Three failure patterns show up in weak IoT RFPs:

  1. Too generic. Questions that any vendor can answer affirmatively without revealing anything useful.
  2. No total cost of ownership view. Evaluating monthly platform fees without accounting for device onboarding time, support costs, and engineering overhead.
  3. Missing operational questions. What works in a demo may not work under real production conditions. Most RFPs do not test for that.

The five categories below fix all three.

Category 1: Connectivity

This is where most platforms diverge quickly. Ask:

  • Which protocols are natively supported? LoRaWAN, MQTT, HTTP, NB-IoT, satellite?
  • Do you support major LoRaWAN network servers (TTN, ChirpStack, Actility)?
  • How many pre-built device parsers do you ship? Can I build my own?
  • What happens if my device uses a custom payload format?
  • Is there a list of officially supported hardware integrations?

A platform claiming “broad connectivity support” means nothing. Ask for the specific list. If a vendor supports 500+ device types out of the box, that is a concrete, verifiable answer.

Category 2: Data

Data portability is often ignored until someone needs to switch platforms or run an audit. Ask:

  • Where is data stored? Which geographic regions?
  • What is the default data retention period? Can I extend it?
  • How do I export my data? Is there a bulk export API?
  • Is raw payload data stored or only parsed values?
  • What happens to my data if I cancel my subscription?

These questions reveal whether a vendor treats your data as yours or as theirs. If the answers are vague, that is a signal.

Category 3: Scalability

The right question is not “can you scale?” It is “what does scaling actually cost and require?”

  • What is the pricing model at 100 devices, 1,000 devices, and 10,000 devices?
  • Are there limits on data points per month, or API calls per second?
  • How does the platform handle a spike in device messages?
  • Is there a dedicated environment for each client, or is it shared?
  • Where can I find pricing documentation?

Look for platforms that publish their pricing publicly. Transparent pricing at https://tago.io/pricing is a good benchmark for what this looks like in practice.

Category 4: White-Labeling

If you are a system integrator or building a product for clients, white-labeling is not optional. Ask:

  • Can I deploy a client-facing portal under my own domain?
  • Does your mobile app support custom branding? Is it available on iOS and Android?
  • Will my clients ever see your company’s name or logo?
  • Is white-labeling included in the base plan or a paid add-on?
  • Can I control what each end user can see and do?
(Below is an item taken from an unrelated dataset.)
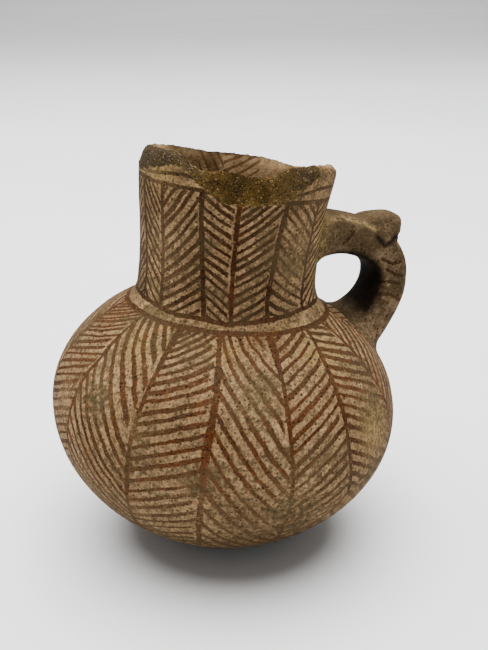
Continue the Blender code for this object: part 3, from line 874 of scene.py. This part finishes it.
def pottery():
    """Slip, brush strokes, the broken face and the dirt, all in one clay."""
    material, shader, t, where = new_material("painted_pottery")
    phase, half_width, panel = t.numbers("strokes")
    left, right, ring = t.numbers("stems")
    edge, inside, height = t.numbers("place")
    red, yellow, green = t.numbers("stains")
    bar, grit_highlight_and_crease_shade, soot_and_shade = t.numbers("marks")
    worn = t.numbers("wear")[0]
    across = t.split(where)[0]

    broad = t.noise(where, 22, 4, 0.6)
    middling = t.noise(where, 75, 5, 0.65)
    fine = t.noise(where, 420, 4, 0.7)
    finest = t.noise(where, 1300, 3, 0.65)
    wobble = t.noise(where, 105, 2, 0.5) - 0.5
    shake = t.noise(where, 620, 3, 0.6) - 0.5
    patches = t.noise(where, 46, 5, 0.7)

    # The slip under the paint, and the handle's own tone.
    on_handle = t.ramp(inside, -0.2, -0.9)
    handle_tone = t.layers(
        HANDLE_DARK,
        (t.ramp(middling, 0.38, 0.64), HANDLE_LIGHT),
        (t.ramp(fine, 0.45, 0.68) * 0.6, HANDLE_DARK),
        (t.ramp(height, 157, 163) * 0.78, HANDLE_TOP),
        (t.ramp(height, 143, 151) * t.ramp(across, 0.078, 0.064, 0, 0.5), HANDLE_TOP),
    )
    slip = t.layers(
        SLIP_DULL,
        (t.ramp(broad, 0.35, 0.68), SLIP_LIGHT),
        (t.ramp(middling, 0.48, 0.7) * 0.55, SLIP_WORN),
        (t.ramp(fine, 0.46, 0.66) * 0.6, SLIP_GRAIN),
        (t.ramp(finest, 0.5, 0.66) * 0.5, SLIP_DARK_GRAIN),
        (t.clamped(yellow * 0.75), SLIP_YELLOW),
        (t.ramp(height, 125, 138) * t.ramp(across, -0.042, -0.022, 0, 0.22), SLIP_WORN),
        (on_handle * (0.97 - yellow * 0.7), handle_tone),
    )

    # The brush strokes, each with its own place, width and reach.
    wavy = wobble * 0.4
    ragged = shake * 0.26
    number = t.math("ROUND", phase + wavy)
    seed = t.node("ShaderNodeCombineXYZ", {"X": number, "Y": panel, "Z": 0.37})
    luck = t.split(t.node("ShaderNodeTexWhiteNoise", {"Vector": seed}, noise_dimensions="3D").outputs["Color"])
    tilt = (luck[2] - 0.5) * ((right - left) * 0.008)
    off = abs(phase + wavy - number + (luck[0] - 0.5) * 0.2 + tilt) + ragged
    reach = half_width * (0.72 + luck[1] * 0.56)
    stroke = t.ramp(off, reach + STROKE_SOFTNESS, reach - STROKE_SOFTNESS) * t.ramp(half_width, 0, 0.02)
    for from_stem, stops in ((right, luck[2] * 3.4 - 0.6), (left, luck[0] * 1.6 - 0.7)):
        stroke = stroke * t.ramp(from_stem + ragged * 4, stops, 0.5 + stops)

    # The stems, the rings and the handle's bars.
    stem_off = t.math("MINIMUM", abs(left), abs(right)) + wobble * 1.5 + shake
    stem = t.ramp(stem_off, 1.1, 0.9) * t.ramp(inside, -0.5, -0.1)
    ringed = t.ramp(abs(ring + wobble * 1.5) + shake, 1.12, 0.88)
    barred = t.ramp(bar + shake, 1, 0.6)
    paint = t.math("MAXIMUM", t.math("MAXIMUM", stroke, stem), t.math("MAXIMUM", ringed, barred))
    paint = paint * t.math("MAXIMUM", t.ramp(height, 17, 26), t.ramp(inside, 0.3, 0.6))

    # Where the paint is rubbed thin or flaked off in pinholes.
    rubbed = t.ramp(patches * 0.6 + fine * 0.5, 0.52, 0.66)
    pinholes = t.ramp(t.noise(where, 1000, 3, 0.7), 0.53, 0.62)
    low_wear = t.ramp(height, 95, 45, 0.25, 1)
    strength = 1 - rubbed * low_wear * 0.4 - pinholes * (low_wear * 0.38) - luck[1] * 0.06
    strength = strength - green * t.ramp(patches, 0.35, 0.6, 0.15, 0.6)
    strength = strength - worn * t.ramp(fine, 0.35, 0.6, 0.6, 1) - on_handle * 0.15
    paint = t.clamped(paint * strength)
    reddish = t.clamped(red * t.ramp(patches, 0.42, 0.62, 0, 0.8))
    brown = t.layers(
        PAINT_DARK,
        (t.ramp(middling, 0.35, 0.65), PAINT_LIGHT),
        (t.ramp(height, 82, 104, 0, 0.45), PAINT_DULL),
        (t.ramp(height, 118, 128, 0, 0.85), PAINT_NECK),
        (t.math("MAXIMUM", reddish, t.ramp(broad + luck[0] * 0.12, 0.62, 0.76) * 0.22), PAINT_RED),
    )

    # Specks, green-grey dirt, patches of old soil, and soil low on the body that is also painted shade there.
    dots = t.cells(where, 520)
    speck = t.ramp(dots.outputs["Distance"], 0.36, 0.18) * t.ramp(t.split(dots.outputs["Color"])[0], 0.45, 0.65)
    sandy = t.ramp(t.noise(where, 850, 4, 0.75), 0.38, 0.62, 1.24, 0.6)
    dirt = t.clamped(green * t.ramp(fine * 0.5 + patches * 0.5, 0.42, 0.58))
    # Painted shade low on the body, lighter on the side away from the handle.
    shade_and_joint_darkening = t.ramp(height, 76, 44) * t.ramp(across, -0.05, -0.015, 0, 0.2)
    chalk = t.ramp(t.noise(where, 1150, 2, 0.5), 0.66, 0.72)
    body = t.layers(slip, (paint, brown), (speck * 0.8, SPECK), (chalk * 0.4, CHALK))
    body = t.layers(
        t.mix(1, body, sandy, "MULTIPLY"),
        (dirt * 0.75, GREEN_SOIL),
        (t.ramp(patches + fine * 0.5, 0.69, 0.88) * 0.6, SOIL_AND_SHADE),
        (t.ramp(height, 66, 15) * t.ramp(fine, 0.35, 0.6, 0.35, 0.75), SOIL_AND_SHADE),
    )

    # Inside the pot, bare, with painted shade that deepens away from the rim.
    bare = t.layers(
        SLIP_LIGHT,
        (t.ramp(middling, 0.35, 0.7), SLIP_WORN),
        (t.ramp(fine, 0.46, 0.66) * 0.4, SLIP_GRAIN),
        (paint * t.ramp(inside, 0.3, 0.6, 0, 0.8), PAINT_LIGHT),
        (t.ramp(edge, 1, 28, 0.24, 1) * 0.8, SOIL_AND_SHADE),
    )

    # The broken face, with its grit.
    ragged_edge = edge + (t.noise(where, 330, 3, 0.6) - 0.5) * 3
    broken = t.ramp(ragged_edge, 0.25, -0.25) * (1 - on_handle)
    grain = t.cells(where, 2000)
    grain_tone = t.split(grain.outputs["Color"])
    fabric = t.layers(
        FABRIC_DARK,
        (t.ramp(patches, 0.38, 0.62), FABRIC_LIGHT),
        (t.clamped(grit_highlight_and_crease_shade * 0.7), FABRIC_GREY),
        (t.ramp(grain_tone[0], 0.6, 0.95) * 0.8, FABRIC_BLACK),
        (t.ramp(grain_tone[1], 0.93, 0.98) * (0.38 + grit_highlight_and_crease_shade * 0.25), CHALK),
        (t.ramp(fine, 0.5, 0.7) * 0.3, FABRIC_WARM),
    )

    # Painted shade low on the body. On the handle, a number above 0 is a painted highlight along its ridge and one
    # below 0 painted shade in its crease. Then the bare inside, the broken face, and soot with painted shade on the
    # handle's inner face and the back rim's break.
    body = t.layers(
        t.mix(1, body, 1 - shade_and_joint_darkening, "MULTIPLY"),
        (t.clamped(grit_highlight_and_crease_shade * on_handle) * t.ramp(fine, 0.42, 0.56), CHALK),
        (t.clamped(grit_highlight_and_crease_shade * -0.85) * on_handle, SOOT_AND_SHADE),
        (t.ramp(inside, 0.1, 0.6), bare),
        (broken, fabric),
        (t.clamped(soot_and_shade * 0.93), SOOT_AND_SHADE),
    )
    t.put(shader.inputs["Base Color"], body)
    t.put(shader.inputs["Roughness"], 0.7 + fine * 0.25 - paint * 0.08)
    shader.inputs["Specular IOR Level"].default_value = 0.03

    crumbs = (grain.outputs["Distance"] + fine) * -0.5
    relief = middling * 0.45 + fine * 0.42 + finest * 0.14 - speck * 0.14 + broken * crumbs
    bump = t.node("ShaderNodeBump", {"Strength": 0.8, "Distance": 0.0014, "Height": relief})
    t.put(shader.inputs["Normal"], bump)
    return material


def grit_material():
    material, shader, t, where = new_material("grit")
    patch = t.noise(where, 600, 2, 0.6)
    base = t.mix(t.ramp(patch, 0.35, 0.60), FABRIC_DARK, FABRIC_GREY)
    pale = t.ramp(t.noise(where, 350, 1, 0.5), 0.62, 0.70)
    base = t.mix(pale * 0.28, base, CHALK)
    t.put(shader.inputs["Base Color"], base)
    t.put(shader.inputs["Roughness"], t.ramp(patch, 0.2, 0.8, 0.6, 0.95))
    bump = t.node("ShaderNodeBump", {"Strength": 0.5, "Distance": 0.0004, "Height": t.noise(where, 2500)})
    t.put(shader.inputs["Normal"], bump)
    return material


def geometry_tree(name, inputs):
    """A new tree with its named inputs: (name, value, least, most)."""
    tree = bpy.data.node_groups.new(name, "GeometryNodeTree")
    for way in ("INPUT", "OUTPUT"):
        tree.interface.new_socket("Geometry", in_out=way, socket_type="NodeSocketGeometry")
    for label, value, least, most in inputs:
        kind = "NodeSocketInt" if isinstance(value, int) else "NodeSocketFloat"
        made = tree.interface.new_socket(label, in_out="INPUT", socket_type=kind)
        made.default_value, made.min_value, made.max_value = value, least, most
    t = Tree(tree)
    return tree, t, t.node("NodeGroupInput").outputs


def end_tree(t, geometry, material):
    real = t.node("GeometryNodeRealizeInstances", {"Geometry": geometry})
    clad = t.node("GeometryNodeSetMaterial", {"Geometry": real, "Material": material})
    t.put(t.node("NodeGroupOutput").inputs[0], clad)


def hand_formed_tree(material):
    """Presses a surface slightly in and out along its normals, as hands and scrapers leave clay."""
    tree, t, given = geometry_tree("hand_formed", [
        ("Dent depth", 0.0005, 0.0, 0.002),
        ("Dents per metre", 26.0, 1.0, 400.0),
        ("Grain depth", 0.00012, 0.0, 0.001),
        ("Grains per metre", 320.0, 1.0, 2000.0),
        ("Broken depth", 0.0008, 0.0, 0.004),
        ("Seed", 3.0, 0.0, 100.0),
    ])
    where = t.node("GeometryNodeInputPosition").outputs[0]
    normal = t.node("GeometryNodeInputNormal")
    shift = t.node("ShaderNodeCombineXYZ", {"X": given["Seed"], "Y": 1.7, "Z": 0.4})
    apart = t.node("ShaderNodeVectorMath", {0: where, 1: shift}, operation="ADD")
    dents = t.noise(apart, given["Dents per metre"], 2.0, 0.5)
    grains = t.noise(apart, given["Grains per metre"], 3.0, 0.6)
    broken = t.ramp(t.mesh_numbers("place")[0], 0.2, -0.6)
    crumbs = broken * given["Broken depth"] * grains
    inward = dents * dents * given["Dent depth"] + grains * given["Grain depth"]
    inward = (inward + crumbs) * -1.0
    move = t.node("ShaderNodeVectorMath", {0: normal, "Scale": inward}, operation="SCALE")
    above_flat = t.math("GREATER_THAN", t.split(where)[2], 0.00005)
    moved = {"Geometry": given["Geometry"], "Selection": above_flat, "Offset": move}
    end_tree(t, t.node("GeometryNodeSetPosition", moved), material)
    return tree


def grit_tree(material):
    """Scatters small angular grains over the broken face of a mesh."""
    tree, t, given = geometry_tree("grit_on_break", [
        ("Grains per square metre", 900000.0, 0.0, 5000000.0),
        ("Grain size", 0.0011, 0.0002, 0.003),
        ("Seed", 7, 0, 1000),
    ])
    on_break = t.math("LESS_THAN", t.mesh_numbers("place")[0], -0.5)
    density = t.mesh_numbers("marks")[1] * given["Grains per square metre"]
    points = t.node("GeometryNodeDistributePointsOnFaces", {
        "Mesh": given["Geometry"], "Selection": on_break, "Density": density, "Seed": given["Seed"],
    })
    stone = t.node("GeometryNodeMeshIcoSphere", {"Radius": 0.5, "Subdivisions": 1})
    turns = {"Min": (0.0, 0.0, 0.0), "Max": (6.28, 6.28, 6.28), "Seed": given["Seed"]}
    sizes = {"Min": (0.35, 0.3, 0.25), "Max": (1.2, 1.0, 0.8), "Seed": 11}
    turn, size = (t.node("FunctionNodeRandomValue", r, data_type="FLOAT_VECTOR") for r in (turns, sizes))
    scaled = t.node("ShaderNodeVectorMath", {0: size, "Scale": given["Grain size"]}, operation="SCALE")
    placed = {"Points": points, "Instance": stone, "Rotation": turn, "Scale": scaled}
    end_tree(t, t.node("GeometryNodeInstanceOnPoints", placed), material)
    return tree


def through(made, tree, name, values):
    """The object's mesh as a geometry tree leaves it, with the tree's named inputs set."""
    modifier = made.modifiers.new(name, "NODES")
    modifier.node_group = tree
    sockets = {s.name: s.identifier for s in tree.interface.items_tree if getattr(s, "in_out", "") == "INPUT"}
    for socket, value in values.items():
        modifier[sockets[socket]] = value
    return plain_mesh(made, name)


def floor():
    bpy.ops.mesh.primitive_plane_add(size=60.0)
    made = bpy.context.object
    made.name = "floor"
    material, shader, t, where = new_material("pale_floor")
    tone = t.mix(t.ramp(t.noise(where, 3.0), 0.35, 0.65), FLOOR_DULL, FLOOR_LIGHT)
    t.put(shader.inputs["Base Color"], tone)
    shader.inputs["Roughness"].default_value = 0.75
    made.data.materials.append(material)
    return made


def area_light(name, place, aim, size, power):
    light = bpy.data.lights.new(name, "AREA")
    light.shape = "DISK"
    light.size = size
    light.energy = power
    made = add_object(name, light)
    made.location = place
    made.rotation_euler = (Vector(aim) - Vector(place)).to_track_quat("-Z", "Y").to_euler()


def studio():
    world = bpy.data.worlds.new("studio")
    bpy.context.scene.world = world
    world.use_nodes = True
    back = world.node_tree.nodes["Background"]
    back.inputs["Color"].default_value = (0.86, 0.87, 0.88, 1.0)
    back.inputs["Strength"].default_value = 0.40
    area_light("overhead", (-0.02, 0.20, 1.90), (0.0, 0.0, 0.05), 2.8, 176.0)
    area_light("far_floor", (1.8, 5.0, 3.2), (1.8, 5.0, 0.0), 4.0, 105.0)


def camera(shift):
    """The photo's camera, whose place was found for the pot before it was set down."""
    data = bpy.data.cameras.new("camera")
    data.sensor_width = SENSOR
    data.lens = SENSOR * FOCAL_PIXELS / PHOTO_PIXELS
    data.clip_start = 0.01
    made = add_object("camera", data)
    forward = Vector(CAMERA_AIM).normalized()
    across = forward.cross(Vector((0.0, 0.0, 1.0))).normalized()
    turn = Matrix((across, across.cross(forward), -forward)).transposed()
    made.matrix_world = Matrix.Translation(Vector(CAMERA_PLACE) + Vector(shift)) @ turn.to_4x4()
    bpy.context.scene.camera = made


clay = pottery()
body, set_down = pot()
strap = handle(set_down)
pressed = hand_formed_tree(clay)
depths = {"Dent depth": 0.0009, "Broken depth": 0.0010}
pot_piece = add_object("pot", through(body, pressed, "pot", depths))
handle_piece = add_object("handle", through(strap, pressed, "handle", depths))
grain_source = add_object("break_for_grit", pot_piece.data.copy())
grains = {"Grain size": 0.00062, "Grains per square metre": 2200000.0}
grit_piece = add_object("grit", through(grain_source, grit_tree(grit_material()), "grit", grains))
for piece in (pot_piece, handle_piece, grit_piece):
    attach(piece, "root")
    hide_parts("jug")

floor()
studio()
camera(set_down)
A platform that cannot give clients a branded experience means you are building your product on top of someone else’s brand. That is a risk worth quantifying before you sign.

Category 5: Support

Support quality is impossible to evaluate from marketing pages. Ask for specifics:

  • What is the SLA for critical incidents?
  • What is the average response time for support tickets?
  • Is there a public documentation site and a developer community?
  • Do you offer onboarding assistance for new accounts?
  • Are there training resources available (academy, video tutorials)?

Check whether the vendor has a public knowledge base and community forum. Resources like https://docs.tago.io and https://tago.io/academy give you a sense of how seriously a vendor invests in self-serve support.

Turning These into a Working Document

These five categories give you the structure. The next step is to turn them into a scored evaluation rubric: assign weights to each category based on your project priorities, then score each vendor’s answers from 1-5. That removes gut-feel from the decision.